Former George W. Bush Department of Justice official John Yoo—perhaps best well known for authoring the controversial 2002 “Torture Memos”—wielded Hamilton to justify his vision of a “unitary executive” with vast influence over both foreign and domestic power.

Yoo’s unitary executive model, which he presents as minted with Hamilton’s posthumous endorsement, has been key to every presidential administration since. The influence of the idea of a unitary executive shows no signs of depletion. And I would say it has done real injury to our constitutional doctrine of separation of powers.

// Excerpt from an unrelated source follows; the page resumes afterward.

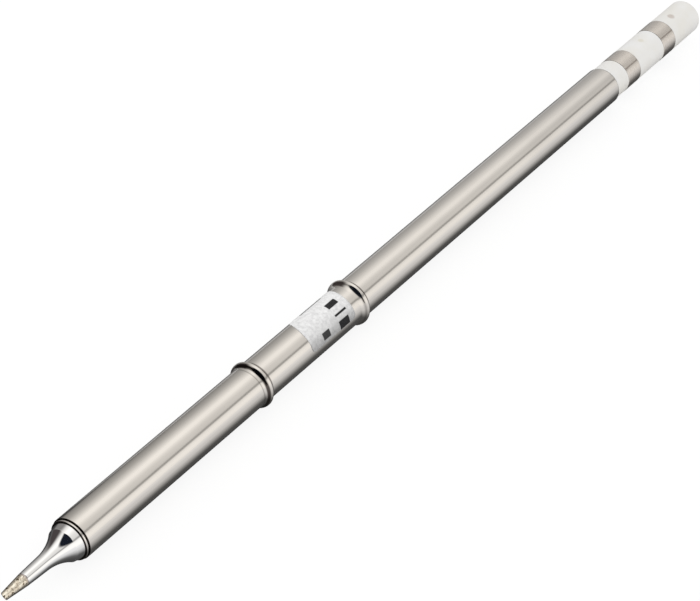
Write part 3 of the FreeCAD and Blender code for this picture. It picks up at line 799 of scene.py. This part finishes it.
# %% Insulator material
INSULATOR = radius_of("end_insulator")
WARM_RESIN, CLEAN_RESIN = (0.80, 0.785, 0.75), (0.83, 0.83, 0.83)
MIDDLE_MARK = {"station": 141.05, "roll": math.radians(4.0), "pit": 0.3, "depth": 0.05,
               "spread": 0.5, "strength": 0.4, "stain": (0.66, 0.62, 0.48)}
END_MARK = {"station": 149.75, "roll": math.radians(8.0), "pit": 0.36, "depth": 0.08,
            "spread": 0.62, "strength": 0.55, "stain": (0.46, 0.37, 0.32)}


def stained(tree, place, colour, mark):
    """The colour, with a ragged stain that fades between 0.55 and 1.15 of the mark's spread."""
    station, roll = mark["station"], mark["roll"]
    middle = (station * MM - LENGTH * MM, -math.sin(roll) * INSULATOR * MM, math.cos(roll) * INSULATOR * MM)
    mapping = add_node(tree, "ShaderNodeMapping", {"Location": tuple(-value for value in middle)})
    join(tree, place, mapping.inputs["Vector"])
    distance = add_node(tree, "ShaderNodeVectorMath", operation="LENGTH")
    join(tree, mapping.outputs[0], distance.inputs[0])
    ragged = remap(tree, noise(tree, place, scale=3200.0, detail=2.0), 0.3, 0.7, -0.05, 0.05)
    spread = math_node(tree, "DIVIDE", distance.outputs["Value"], mark["spread"] * MM)
    from_middle = math_node(tree, "ADD", spread, ragged)
    share = remap(tree, from_middle, 0.55, 1.15, mark["strength"], 0.0, "SMOOTHSTEP")
    return blend_colours(tree, share, colour, mark["stain"])


def make_insulator_white(name, mark=None):
    made, tree, shader = new_material(name, Roughness=0.42, IOR=1.38)
    place = own_place(tree)
    cloud = noise(tree, place, scale=240.0)
    colour = blend_colours(tree, remap(tree, cloud, 0.35, 0.65, 0.0, 1.0), WARM_RESIN, CLEAN_RESIN)
    if mark:
        colour = stained(tree, place, colour, mark)
    join(tree, colour, shader.inputs["Base Color"])
    skin = noise(tree, place, scale=2600.0, detail=2.0)
    join(tree, bump(tree, skin, strength=0.05, depth=1e-5), shader.inputs["Normal"])
    return made


plain_white = make_insulator_white("white_resin")
middle_white = make_insulator_white("white_resin_middle", MIDDLE_MARK)
end_white = make_insulator_white("white_resin_end", END_MARK)
print("insulator radius", INSULATOR)

# %% [markdown]
# The pit is made in the surface itself: near the mark, the radius is lowered by a smooth bowl, and extra
# rows and columns run through it so that it stays round.

# %% Press marks
def press_mark(grid, mark):
    """Lower the surface by depth (1 - u^2)^2 inside the mark, where u is the distance along the surface from
    the mark's middle, over the pit's radius."""
    radius = np.hypot(grid[..., 1], grid[..., 2])
    angle = np.arctan2(-grid[..., 1], grid[..., 2])
    along = grid[..., 0] + LENGTH - mark["station"]
    across = radius * (angle - mark["roll"])
    u2 = np.clip((along ** 2 + across ** 2) / mark["pit"] ** 2, 0, 1)
    outside = radius > INSULATOR - 0.01
    scale = np.where(outside, 1 - mark["depth"] * (1 - u2) ** 2 / np.maximum(radius, 1e-6), 1)
    pressed = grid.copy()
    pressed[..., 1] *= scale
    pressed[..., 2] *= scale
    return pressed


def with_fine_rows(profile, station, span=0.42, count=22):
    """Add rows round a station on the outer wall, so that a mark there has enough points."""
    after = np.searchsorted(profile[:, 0], station)
    fine = np.stack([np.linspace(station - span, station + span, count), np.full(count, INSULATOR)], axis=1)
    keep = np.abs(profile[:, 0] - station) > span * 1.1
    return np.vstack([profile[:after][keep[:after]], fine, profile[after:][keep[after:]]])


def marked_surface(profile, mark):
    """A profile spun with finer rows and columns at its mark, and the mark pressed in."""
    grid = spin(with_fine_rows(profile, mark["station"]), angles_round(fine_at=mark["roll"]))
    return press_mark(grid, mark)


print("pits", MIDDLE_MARK["depth"], "and", END_MARK["depth"], "mm deep")

# %% [markdown]
# The insulators and rings are stacked on a ceramic core, so each has that core's bore. The front one has
# a spigot inside the rear tube. The end one closes the rod: its bore is blind, and its outer edge well
# rounded.

# %% Insulators
CORE_BORE = radius_of("contact_core") + FIT
CORE_END = stations("contact_core")[1]
BLIND_END = CORE_END + 0.1
FRONT_RING = stations("front_contact_ring")
REAR_RING = stations("rear_contact_ring")
PLUG = stations("front_insulator")[0]

front_bush = rounded_profile([
    (PLUG, CORE_BORE, 0.05), (PLUG, SHANK, 0.1), (REAR_END, SHANK, 0), (REAR_END, INSULATOR, 0.06),
    (FRONT_RING[0], INSULATOR, 0.08), (FRONT_RING[0], CORE_BORE, 0.05),
])
surface_object("front_bush", spin(front_bush, angles_round()), plain_white,
               "front_insulator")
middle_bush = rounded_profile([
    (FRONT_RING[1], INSULATOR, 0.06), (REAR_RING[0], INSULATOR, 0.08), (REAR_RING[0], CORE_BORE, 0.05),
    (FRONT_RING[1], CORE_BORE, 0.05),
])
surface_object("middle_bush", marked_surface(middle_bush, MIDDLE_MARK), middle_white,
               "middle_insulator")
end_outer = rounded_profile([(REAR_RING[1], INSULATOR, 0), (LENGTH, INSULATOR, 0.4), (LENGTH, 0, 0)], 12,
                            closed=False)
end_cap = np.vstack([[(REAR_RING[1], CORE_BORE)], end_outer, [(BLIND_END, 0.0)],
                     [(BLIND_END, CORE_BORE - 0.05)], [(CORE_END, CORE_BORE)]])
surface_object("end_cap", marked_surface(end_cap, END_MARK), end_white, "end_insulator")
print("rings", FRONT_RING, REAR_RING, "plug from", PLUG, "core bore", CORE_BORE, "to", CORE_END)

# %% [markdown]
# ## Contact rings
# The two contact rings are turned bands with broken edges. Their plating is satin and a little warm, with
# lines round the rod from the turning and a soft grain, so the studio shows in them more faintly than in
# the tubes. A thin brown line is painted along both at a fixed roll, a painted reflection of the dark gap
# between the softboxes.

# %% Contact metal
DARK_NICKEL, LIGHT_NICKEL = (0.68, 0.63, 0.58), (0.74, 0.69, 0.64)
GAP_LINE_FROM, GAP_LINE_TO, GAP_REFLECTION_BROWN = 43.6, 46.6, (0.2, 0.13, 0.1)


def make_contact_metal(name):
    made, tree, shader = new_material(name, Metallic=1.0)
    place = own_place(tree)
    turning = noise(tree, place, scale=1.0, roughness=0.6, stretch=(9000, 40, 40))
    grain = noise(tree, place, scale=3000.0, detail=2.0)
    colour = blend_colours(tree, remap(tree, grain, 0.3, 0.7, 0.0, 1.0), DARK_NICKEL, LIGHT_NICKEL)
    # Painted reflection: a thin brown line at a fixed roll, where the dark gap between the softboxes shows.
    on_line = inside(tree, roll_node(tree, place), GAP_LINE_FROM, GAP_LINE_TO, soft=1.4, strength=0.55)
    join(tree, blend_colours(tree, on_line, colour, GAP_REFLECTION_BROWN), shader.inputs["Base Color"])
    join(tree, remap(tree, turning, 0.3, 0.7, 0.25, 0.3), shader.inputs["Roughness"])
    join(tree, bump(tree, turning, strength=0.15, depth=4e-6), shader.inputs["Normal"])
    return made


contact_metal = make_contact_metal("satin_contact_metal")
RING_RADIUS = radius_of("front_contact_ring")
for node, (start, end) in (("front_contact_ring", FRONT_RING), ("rear_contact_ring", REAR_RING)):
    band = rounded_profile([(start, RING_RADIUS, 0.08), (end, RING_RADIUS, 0.08), (end, CORE_BORE, 0.04),
                            (start, CORE_BORE, 0.04)])
    surface_object(node + "_turned", spin(band, angles_round()), contact_metal, node)

# %% [markdown]
# ## Label
# The label is a thin film, stuck round part of the middle tube. It is silvery white with a fine mottle,
# and carries plain dark blocks and bars in two rows. The blocks are fields of station and roll, and a
# fine noise thins the ink a little. The film shines only softly, and its colour is painted greyer where it
# turns down towards the floor, as painted shade.

# %% Label material
LABEL_START, LABEL_END = stations("label")
LABEL_LOW, LABEL_HIGH = math.radians(-46.5), math.radians(83.5)
GREY_FOIL, WHITE_FOIL, INK = (0.73, 0.73, 0.74), (0.95, 0.95, 0.96), (0.004, 0.004, 0.005)
# Painted shade: how bright the film's colour is painted over its roll in degrees
FOIL_PAINTED_SHADE = [(-60, 0.92), (-30, 0.99), (20, 0.97), (50, 0.81), (62, 0.62), (76, 0.47), (100, 0.4)]
# Blocks as station from, station to, roll from, roll to in degrees, and how dark
BLOCKS = [
    (61.2, 63.2, 1.5, 19.5, 1.0), (61.1, 63.35, 39.5, 45.5, 1.0), (61.1, 63.1, 60.0, 83.0, 1.0),
    (57.65, 59.1, 55.0, 75.0, 0.95), (58.5, 63.0, -41.5, -33.0, 0.75),
]


def make_foil(name):
    made, tree, shader = new_material(name, Roughness=0.45, IOR=1.27)
    place = own_place(tree)
    station = station_node(tree, place)
    turn = roll_node(tree, place)
    mottle = noise(tree, place, scale=2400.0, roughness=0.6)
    paper = blend_colours(tree, remap(tree, mottle, 0.32, 0.68, 0.0, 1.0), GREY_FOIL, WHITE_FOIL)
    # Painted shade: the colour is multiplied by a grey ramp over the roll, darker where the film turns down.
    colour = blend_colours(tree, 1.0, paper, level_ramp(tree, turn, -60, 100, FOIL_PAINTED_SHADE), "MULTIPLY")
    ink = 0.0
    for start, end, low, high, strength in BLOCKS:
        along = inside(tree, station, start, end, soft=0.05)
        across = inside(tree, turn, low, high, soft=1.0)
        block = math_node(tree, "MULTIPLY", along, math_node(tree, "MULTIPLY", across, strength))
        ink = math_node(tree, "MAXIMUM", ink, block)
    thinned = remap(tree, noise(tree, place, scale=5200.0, detail=2.0), 0.3, 0.7, 0.97, 1.0)
    inked = blend_colours(tree, math_node(tree, "MULTIPLY", ink, thinned), colour, INK)
    join(tree, inked, shader.inputs["Base Color"])
    join(tree, bump(tree, mottle, strength=0.25, depth=8e-6), shader.inputs["Normal"])
    return made


foil = make_foil("silvery_label")
print("label from", LABEL_START, "to", LABEL_END, "with", len(BLOCKS), "blocks")

# %% [markdown]
# The film is modelled as a sheet on the tube's curve: a rectangle with rounded corners, whose ends lie a
# little askew near its far edge, as on a label put on by hand. A Solidify modifier gives it its
# thickness.

# %% Label
FOIL_THICKNESS = 0.03
UNDER_FOIL = 0.004
LEAN_FROM, LEAN_POWER = math.radians(30.0), 1.7
FRONT_SKEW, REAR_SKEW = 1.45, 0.36 * 1.45


def sheet_on_tube(rows=60, columns=72, corner=0.6):
    """A sheet at the tube's radius. Its ends are straight, save that within a corner's size of a long edge
    they draw in by corner - sqrt(corner^2 - (corner - d)^2), with d the distance to that edge. From
    LEAN_FROM to the far edge both ends lean back, by their skew times the share of that way to the power
    LEAN_POWER."""
    turn = np.linspace(LABEL_LOW, LABEL_HIGH, columns)
    radius = TUBE + UNDER_FOIL
    edge = np.minimum(turn - LABEL_LOW, LABEL_HIGH - turn) * radius
    near = np.maximum(corner - edge, 0)
    inset = corner - np.sqrt(corner ** 2 - near ** 2)
    lean = np.clip((LEAN_FROM - turn) / (LEAN_FROM - LABEL_LOW), 0, 1) ** LEAN_POWER
    start = LABEL_START + inset + FRONT_SKEW * lean
    end = LABEL_END - inset + REAR_SKEW * lean
    x = start + (end - start) * np.linspace(0, 1, rows)[:, None] - LENGTH
    y, z = -radius * np.sin(turn), radius * np.cos(turn)
    return np.stack([x, np.broadcast_to(y, x.shape), np.broadcast_to(z, x.shape)], axis=-1)


label = surface_object("label_foil", sheet_on_tube(), foil, "label", closed_rows=False,
                       closed_columns=False)
thickness = label.modifiers.new("thickness", "SOLIDIFY")
thickness.thickness = FOIL_THICKNESS * MM
thickness.offset = 1.0

# %% [markdown]
# ## Hidden pieces
# The heater, its sensor and the leads are inside the tubes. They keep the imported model's shapes. The
# ceramic is unglazed and off-white, the heater ribbon is an oxidised alloy, and the leads are bare nickel
# wire.

# %% Ceramic and alloy
def make_ceramic(name, dark, light):
    made, tree, shader = new_material(name, Roughness=0.6)
    place = own_place(tree)
    cloud = noise(tree, place, scale=900.0)
    join(tree, blend_colours(tree, cloud, dark, light), shader.inputs["Base Color"])
    grain = noise(tree, place, scale=6000.0)
    join(tree, bump(tree, grain, strength=0.2, depth=1e-5), shader.inputs["Normal"])
    return made


def make_dull_alloy(name, dark, light, roughness):
    made, tree, shader = new_material(name, Metallic=1.0, Roughness=roughness)
    cloud = noise(tree, own_place(tree), scale=1400.0)
    join(tree, blend_colours(tree, cloud, dark, light), shader.inputs["Base Color"])
    return made


ceramic = make_ceramic("fired_ceramic", (0.80, 0.77, 0.72), (0.88, 0.86, 0.83))
heater_alloy = make_dull_alloy("oxidised_alloy", (0.16, 0.145, 0.13), (0.3, 0.28, 0.26), 0.45)
lead_wire = make_dull_alloy("nickel_wire", (0.48, 0.45, 0.41), (0.6, 0.57, 0.53), 0.3)
HIDDEN = {
    "heater_core": ceramic, "heater_coil": heater_alloy, "heater_jacket": ceramic,
    "sensor_bead": heater_alloy, "sensor_wire": lead_wire, "plus_lead": lead_wire, "minus_lead": lead_wire,
    "front_lead_insulator": ceramic, "rear_lead_insulator": ceramic, "contact_core": ceramic,
}
for node, finish in HIDDEN.items():
    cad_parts[node].data.materials.clear()
    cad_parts[node].data.materials.append(finish)
print("hidden pieces finished:", len(HIDDEN))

Similarly, an extensive exhibit of Hamilton artifacts that began at the New York Historical Society in 2004 and went on to tour the nation effectively proclaimed Hamilton as the originator of our modern military-industrial complex. The exhibit utterly lacked any critique whatsoever of how American military might has been applied through the centuries, such as in the controversial cases of Cuba, the Middle East, or Southeast Asia.

It’s fine to be entertained and even, to a degree, informed by a work of art like Hamilton: An American Musical. But the stakes are far too high to allow such a personal, interpretive vision and immersive music- and stagecraft-experience make us decide we “get” someone like Alexander Hamilton.

We cannot afford to be gullible about the Founding Fathers. We cannot afford to yield an inch of ground to those who in the great halls of government and the blustery jetstreams of opinion would caricature them (and what they supposedly represented) in order to sabotage the public interest.